> _Directions for this task_:
Write the material out again exactly as it stands.

►

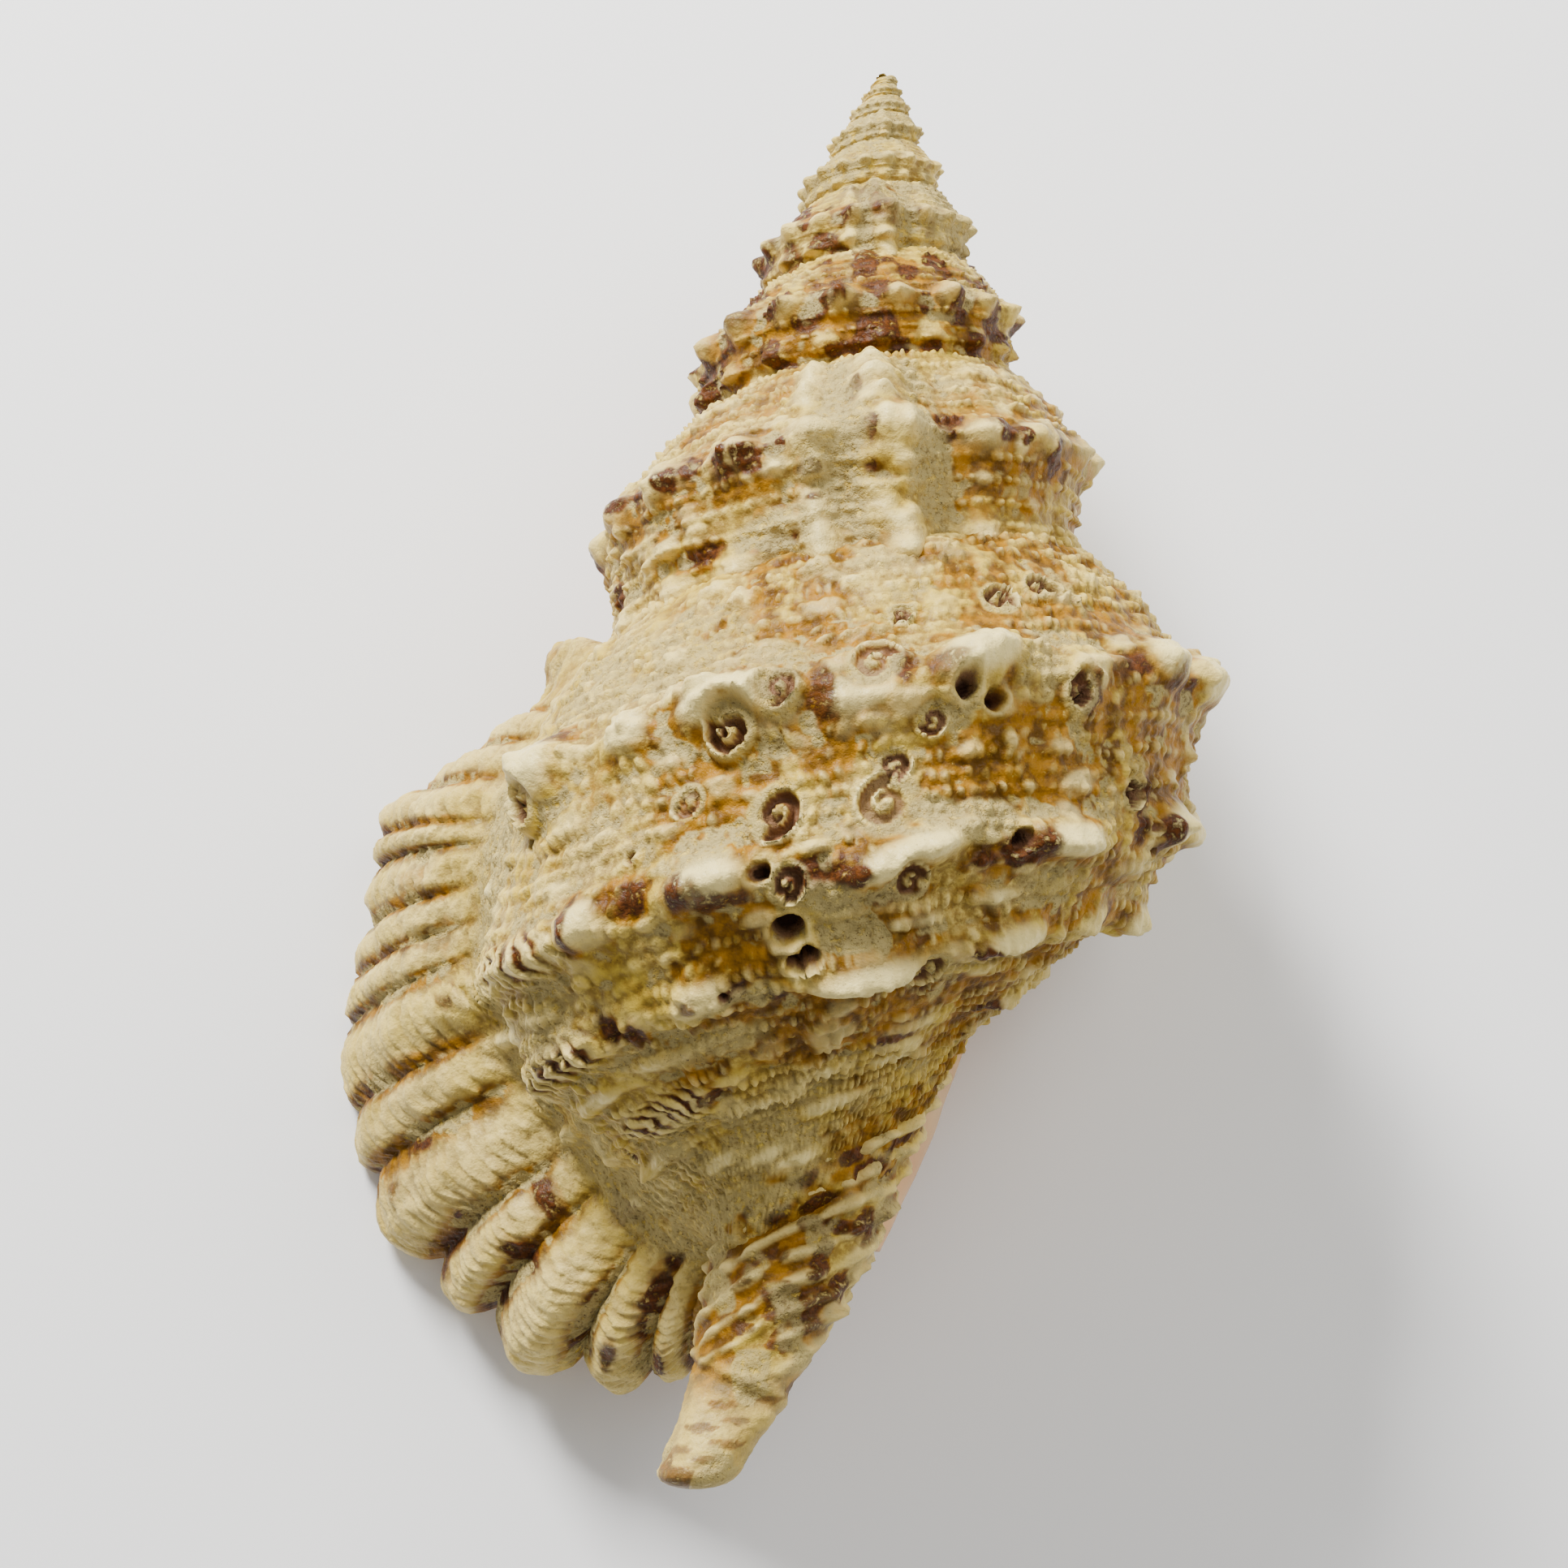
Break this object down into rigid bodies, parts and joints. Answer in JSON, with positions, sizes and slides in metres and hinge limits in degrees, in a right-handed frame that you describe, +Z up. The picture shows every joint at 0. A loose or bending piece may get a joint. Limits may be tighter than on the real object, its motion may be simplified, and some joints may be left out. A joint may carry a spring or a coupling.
{
  "type": "giant frog shell",
  "caption": "Large heavy sea snail shell with a tall knobbed spire, a flared ribbed outer lip and a bent siphonal canal, lying on its aperture.",
  "frame": {"origin": "on the ground under the middle of the shell's box, as it lies on its aperture", "axes": "+Y towards the apex of the spire, +Z up through the back of the last whorl, +X to the right of the outer lip"},
  "size_m": [0.1282, 0.2026, 0.0942],
  "materials": {
    "shell": "matte to satin natural lime, cream with ochre and brown blotches and chalky grey crust"
  },
  "bodies": {
    "root": {"shell": "shell"}
  },
  "joints": []
}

◄

> _Written solution_:
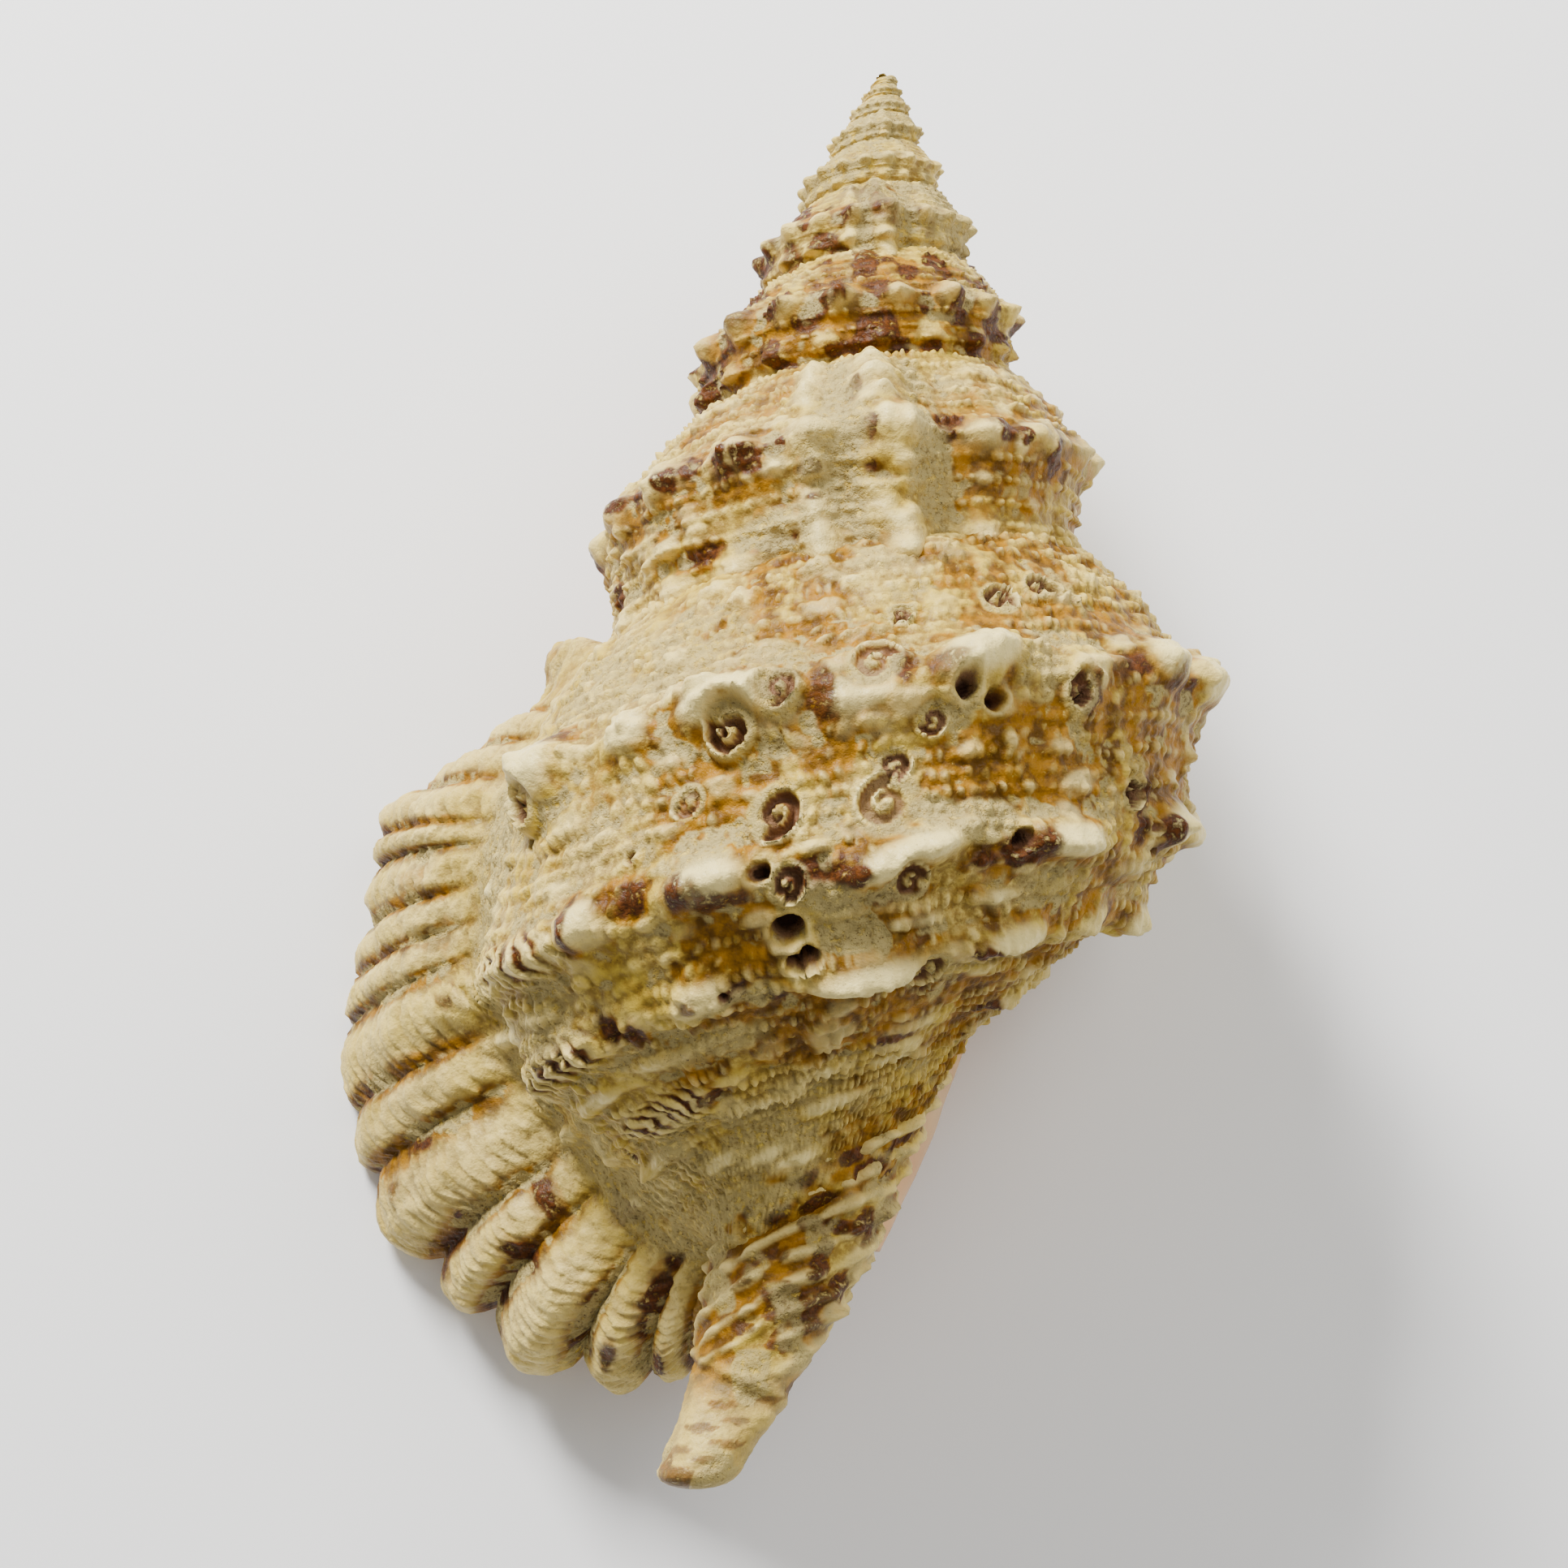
Break this object down into rigid bodies, parts and joints. Answer in JSON, with positions, sizes and slides in metres and hinge limits in degrees, in a right-handed frame that you describe, +Z up. The picture shows every joint at 0. A loose or bending piece may get a joint. Limits may be tighter than on the real object, its motion may be simplified, and some joints may be left out. A joint may carry a spring or a coupling.
{
  "type": "giant frog shell",
  "caption": "Large heavy sea snail shell with a tall knobbed spire, a flared ribbed outer lip and a bent siphonal canal, lying on its aperture.",
  "frame": {"origin": "on the ground under the middle of the shell's box, as it lies on its aperture", "axes": "+Y towards the apex of the spire, +Z up through the back of the last whorl, +X to the right of the outer lip"},
  "size_m": [0.1282, 0.2026, 0.0942],
  "materials": {
    "shell": "matte to satin natural lime, cream with ochre and brown blotches and chalky grey crust"
  },
  "bodies": {
    "root": {"shell": "shell"}
  },
  "joints": []
}